GIVEN INFORMATION:
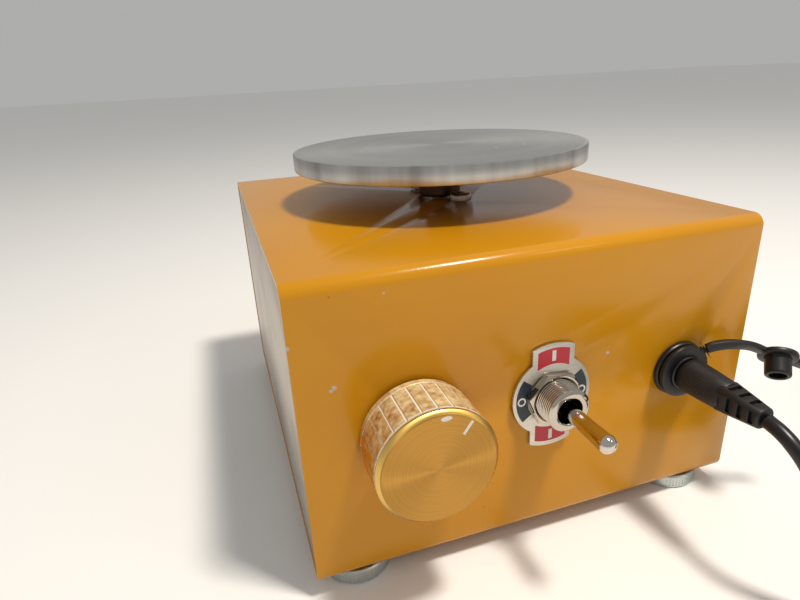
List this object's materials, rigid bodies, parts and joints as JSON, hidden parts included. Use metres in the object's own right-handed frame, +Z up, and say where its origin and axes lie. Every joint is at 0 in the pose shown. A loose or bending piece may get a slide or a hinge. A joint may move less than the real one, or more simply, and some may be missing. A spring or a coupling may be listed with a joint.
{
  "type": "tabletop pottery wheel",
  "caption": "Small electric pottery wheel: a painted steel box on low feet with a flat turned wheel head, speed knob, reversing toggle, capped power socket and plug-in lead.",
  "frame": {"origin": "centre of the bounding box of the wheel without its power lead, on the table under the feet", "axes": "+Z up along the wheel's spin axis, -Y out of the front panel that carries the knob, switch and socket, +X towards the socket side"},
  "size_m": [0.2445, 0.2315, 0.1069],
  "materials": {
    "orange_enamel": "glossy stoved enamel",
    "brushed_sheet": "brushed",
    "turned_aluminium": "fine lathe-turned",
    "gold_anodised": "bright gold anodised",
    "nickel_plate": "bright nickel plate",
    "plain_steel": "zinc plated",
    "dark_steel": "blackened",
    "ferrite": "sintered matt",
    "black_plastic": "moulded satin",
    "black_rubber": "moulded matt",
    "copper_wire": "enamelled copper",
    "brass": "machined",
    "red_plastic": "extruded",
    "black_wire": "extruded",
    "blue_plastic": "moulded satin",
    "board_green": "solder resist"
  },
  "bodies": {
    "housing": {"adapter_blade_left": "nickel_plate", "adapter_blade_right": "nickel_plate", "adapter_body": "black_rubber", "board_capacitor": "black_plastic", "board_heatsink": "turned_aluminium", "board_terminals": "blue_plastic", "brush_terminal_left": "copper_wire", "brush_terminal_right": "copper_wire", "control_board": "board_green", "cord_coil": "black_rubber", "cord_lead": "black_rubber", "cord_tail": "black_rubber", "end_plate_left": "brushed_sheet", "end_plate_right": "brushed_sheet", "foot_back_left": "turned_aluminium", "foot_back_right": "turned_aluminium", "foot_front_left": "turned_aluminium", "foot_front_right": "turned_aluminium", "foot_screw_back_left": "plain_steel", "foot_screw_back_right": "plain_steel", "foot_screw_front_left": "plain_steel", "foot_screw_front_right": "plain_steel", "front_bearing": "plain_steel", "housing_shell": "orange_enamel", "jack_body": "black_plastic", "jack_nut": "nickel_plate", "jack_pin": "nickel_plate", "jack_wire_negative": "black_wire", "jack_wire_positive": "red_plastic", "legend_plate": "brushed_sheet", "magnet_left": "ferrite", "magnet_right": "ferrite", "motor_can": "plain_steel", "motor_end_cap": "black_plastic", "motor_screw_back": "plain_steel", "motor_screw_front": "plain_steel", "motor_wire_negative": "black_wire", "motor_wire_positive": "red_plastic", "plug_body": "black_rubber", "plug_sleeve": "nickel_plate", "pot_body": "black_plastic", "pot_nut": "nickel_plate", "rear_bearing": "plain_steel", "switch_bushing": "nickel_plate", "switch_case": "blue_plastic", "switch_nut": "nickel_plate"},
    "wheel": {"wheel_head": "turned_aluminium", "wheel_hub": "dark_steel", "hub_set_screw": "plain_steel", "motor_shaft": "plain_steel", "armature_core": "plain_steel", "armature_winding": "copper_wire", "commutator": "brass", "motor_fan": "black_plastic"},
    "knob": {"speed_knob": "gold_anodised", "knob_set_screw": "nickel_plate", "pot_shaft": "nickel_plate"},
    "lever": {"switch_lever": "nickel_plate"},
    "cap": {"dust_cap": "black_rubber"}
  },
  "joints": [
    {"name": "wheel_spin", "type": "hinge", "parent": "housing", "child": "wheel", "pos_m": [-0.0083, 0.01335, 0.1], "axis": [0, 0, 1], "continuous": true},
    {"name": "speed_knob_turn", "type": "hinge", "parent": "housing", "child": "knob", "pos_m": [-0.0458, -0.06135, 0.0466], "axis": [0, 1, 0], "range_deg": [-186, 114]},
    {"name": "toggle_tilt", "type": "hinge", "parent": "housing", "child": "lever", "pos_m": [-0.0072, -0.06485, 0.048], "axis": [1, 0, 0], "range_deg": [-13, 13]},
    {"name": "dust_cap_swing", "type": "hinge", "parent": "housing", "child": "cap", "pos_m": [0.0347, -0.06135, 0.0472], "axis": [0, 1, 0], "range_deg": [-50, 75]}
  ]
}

WHAT NEEDS TO BE DONE:
Make an exact copy of every line in the data.

REPLY TO THE EXERCISE:
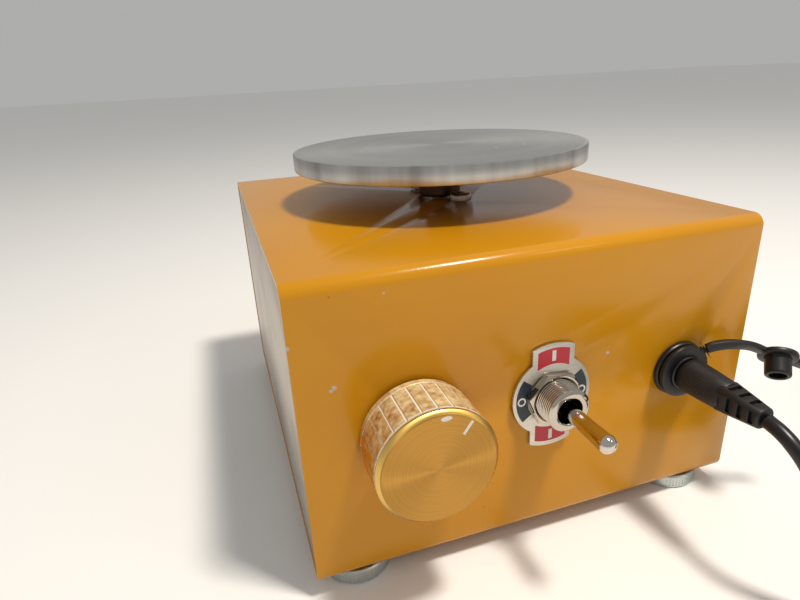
List this object's materials, rigid bodies, parts and joints as JSON, hidden parts included. Use metres in the object's own right-handed frame, +Z up, and say where its origin and axes lie. Every joint is at 0 in the pose shown. A loose or bending piece may get a slide or a hinge. A joint may move less than the real one, or more simply, and some may be missing. A spring or a coupling may be listed with a joint.
{
  "type": "tabletop pottery wheel",
  "caption": "Small electric pottery wheel: a painted steel box on low feet with a flat turned wheel head, speed knob, reversing toggle, capped power socket and plug-in lead.",
  "frame": {"origin": "centre of the bounding box of the wheel without its power lead, on the table under the feet", "axes": "+Z up along the wheel's spin axis, -Y out of the front panel that carries the knob, switch and socket, +X towards the socket side"},
  "size_m": [0.2445, 0.2315, 0.1069],
  "materials": {
    "orange_enamel": "glossy stoved enamel",
    "brushed_sheet": "brushed",
    "turned_aluminium": "fine lathe-turned",
    "gold_anodised": "bright gold anodised",
    "nickel_plate": "bright nickel plate",
    "plain_steel": "zinc plated",
    "dark_steel": "blackened",
    "ferrite": "sintered matt",
    "black_plastic": "moulded satin",
    "black_rubber": "moulded matt",
    "copper_wire": "enamelled copper",
    "brass": "machined",
    "red_plastic": "extruded",
    "black_wire": "extruded",
    "blue_plastic": "moulded satin",
    "board_green": "solder resist"
  },
  "bodies": {
    "housing": {"adapter_blade_left": "nickel_plate", "adapter_blade_right": "nickel_plate", "adapter_body": "black_rubber", "board_capacitor": "black_plastic", "board_heatsink": "turned_aluminium", "board_terminals": "blue_plastic", "brush_terminal_left": "copper_wire", "brush_terminal_right": "copper_wire", "control_board": "board_green", "cord_coil": "black_rubber", "cord_lead": "black_rubber", "cord_tail": "black_rubber", "end_plate_left": "brushed_sheet", "end_plate_right": "brushed_sheet", "foot_back_left": "turned_aluminium", "foot_back_right": "turned_aluminium", "foot_front_left": "turned_aluminium", "foot_front_right": "turned_aluminium", "foot_screw_back_left": "plain_steel", "foot_screw_back_right": "plain_steel", "foot_screw_front_left": "plain_steel", "foot_screw_front_right": "plain_steel", "front_bearing": "plain_steel", "housing_shell": "orange_enamel", "jack_body": "black_plastic", "jack_nut": "nickel_plate", "jack_pin": "nickel_plate", "jack_wire_negative": "black_wire", "jack_wire_positive": "red_plastic", "legend_plate": "brushed_sheet", "magnet_left": "ferrite", "magnet_right": "ferrite", "motor_can": "plain_steel", "motor_end_cap": "black_plastic", "motor_screw_back": "plain_steel", "motor_screw_front": "plain_steel", "motor_wire_negative": "black_wire", "motor_wire_positive": "red_plastic", "plug_body": "black_rubber", "plug_sleeve": "nickel_plate", "pot_body": "black_plastic", "pot_nut": "nickel_plate", "rear_bearing": "plain_steel", "switch_bushing": "nickel_plate", "switch_case": "blue_plastic", "switch_nut": "nickel_plate"},
    "wheel": {"wheel_head": "turned_aluminium", "wheel_hub": "dark_steel", "hub_set_screw": "plain_steel", "motor_shaft": "plain_steel", "armature_core": "plain_steel", "armature_winding": "copper_wire", "commutator": "brass", "motor_fan": "black_plastic"},
    "knob": {"speed_knob": "gold_anodised", "knob_set_screw": "nickel_plate", "pot_shaft": "nickel_plate"},
    "lever": {"switch_lever": "nickel_plate"},
    "cap": {"dust_cap": "black_rubber"}
  },
  "joints": [
    {"name": "wheel_spin", "type": "hinge", "parent": "housing", "child": "wheel", "pos_m": [-0.0083, 0.01335, 0.1], "axis": [0, 0, 1], "continuous": true},
    {"name": "speed_knob_turn", "type": "hinge", "parent": "housing", "child": "knob", "pos_m": [-0.0458, -0.06135, 0.0466], "axis": [0, 1, 0], "range_deg": [-186, 114]},
    {"name": "toggle_tilt", "type": "hinge", "parent": "housing", "child": "lever", "pos_m": [-0.0072, -0.06485, 0.048], "axis": [1, 0, 0], "range_deg": [-13, 13]},
    {"name": "dust_cap_swing", "type": "hinge", "parent": "housing", "child": "cap", "pos_m": [0.0347, -0.06135, 0.0472], "axis": [0, 1, 0], "range_deg": [-50, 75]}
  ]
}